African nations feel they are among the most vulnerable to economic disruption from climate change, and the least culpable for the release of greenhouse gases that have caused it. Citing principles of equity, the AU position paper outlines an aggressive reduction of greenhouse gas emissions. It targets 40% below 1990 levels before 2020, and 80% below 1990 levels by 2050.

The ministers have also agreed on a financial sum to compensate Africa for the impacts of climate change. Their plan would allocate the money to individual African countries to complete their own national plans of action. The package would cost an estimated $67 billion, and be paid for by developed nations such as the United States and members of the EU. This is the equivalent of .5% of these nations’ GDP to be targeted for developing nations. They stress that this amount is not a cash payment, and is focused on technology transfers and capacity building projects. The AU's director of rural economy and agriculture, Abebe Haile Gabriel says, “The continent's position is not that of demanding cash tokens but massive investment in ways to help the countries use technologies.” These technologies include clean and renewable energy development, energy-efficiency, and low carbon programs.
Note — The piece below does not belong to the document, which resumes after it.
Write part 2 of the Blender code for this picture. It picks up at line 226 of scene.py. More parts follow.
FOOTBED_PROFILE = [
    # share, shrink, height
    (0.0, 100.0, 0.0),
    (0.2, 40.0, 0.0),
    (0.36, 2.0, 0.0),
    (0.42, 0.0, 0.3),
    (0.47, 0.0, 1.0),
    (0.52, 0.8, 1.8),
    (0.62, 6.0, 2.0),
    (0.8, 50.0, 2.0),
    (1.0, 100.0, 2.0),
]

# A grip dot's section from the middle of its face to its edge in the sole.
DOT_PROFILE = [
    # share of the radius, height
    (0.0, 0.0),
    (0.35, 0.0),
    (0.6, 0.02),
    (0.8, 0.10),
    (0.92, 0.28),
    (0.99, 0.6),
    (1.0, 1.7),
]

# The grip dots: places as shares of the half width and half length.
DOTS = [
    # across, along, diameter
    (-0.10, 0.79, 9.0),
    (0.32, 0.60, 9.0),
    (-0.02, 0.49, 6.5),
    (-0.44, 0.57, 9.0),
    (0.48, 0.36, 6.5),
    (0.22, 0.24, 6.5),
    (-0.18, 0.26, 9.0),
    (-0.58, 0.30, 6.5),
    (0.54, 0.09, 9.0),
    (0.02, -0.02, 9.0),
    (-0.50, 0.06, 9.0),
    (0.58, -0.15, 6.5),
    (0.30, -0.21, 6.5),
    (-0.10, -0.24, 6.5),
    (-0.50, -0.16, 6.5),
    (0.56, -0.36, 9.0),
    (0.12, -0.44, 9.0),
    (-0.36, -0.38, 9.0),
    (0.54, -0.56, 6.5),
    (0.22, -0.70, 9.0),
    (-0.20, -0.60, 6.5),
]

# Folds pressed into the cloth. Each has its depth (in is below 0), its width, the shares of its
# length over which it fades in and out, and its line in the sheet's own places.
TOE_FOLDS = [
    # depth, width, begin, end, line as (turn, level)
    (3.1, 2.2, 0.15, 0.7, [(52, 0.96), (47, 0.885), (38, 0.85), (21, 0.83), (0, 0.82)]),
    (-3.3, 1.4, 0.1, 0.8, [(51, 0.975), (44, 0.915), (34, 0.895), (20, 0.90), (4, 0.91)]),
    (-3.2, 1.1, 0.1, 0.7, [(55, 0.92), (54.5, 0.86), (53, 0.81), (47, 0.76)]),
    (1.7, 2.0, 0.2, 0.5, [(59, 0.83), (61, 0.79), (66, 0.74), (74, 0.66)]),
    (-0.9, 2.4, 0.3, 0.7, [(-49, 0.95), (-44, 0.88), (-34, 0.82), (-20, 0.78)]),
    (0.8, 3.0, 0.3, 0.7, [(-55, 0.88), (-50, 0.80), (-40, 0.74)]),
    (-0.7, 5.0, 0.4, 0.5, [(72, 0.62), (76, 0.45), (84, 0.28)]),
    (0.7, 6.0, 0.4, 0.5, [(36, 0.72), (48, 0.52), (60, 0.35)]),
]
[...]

The lack of money being offered by developed nations is disturbing to the African nations. The current plan offers $21 billion. This is far below the target that these African leaders have agreed on. Closer to their goal is a plan by British Prime Minster Gordon Brown for $100 billion. However, this program would not begin until 2020 and would take its money from a wide group of funds both private and publicly raised from the sale of emission permits. Finding a common ground on financial development will be key not just for the success of the climate talks in Copenhagen, but for battling global warming.

Discussion Questions:

1) What are other development implications of the success or failure of the Copenhagen climate talks?

2) How can climate-related development programs help both the developed and developing countries?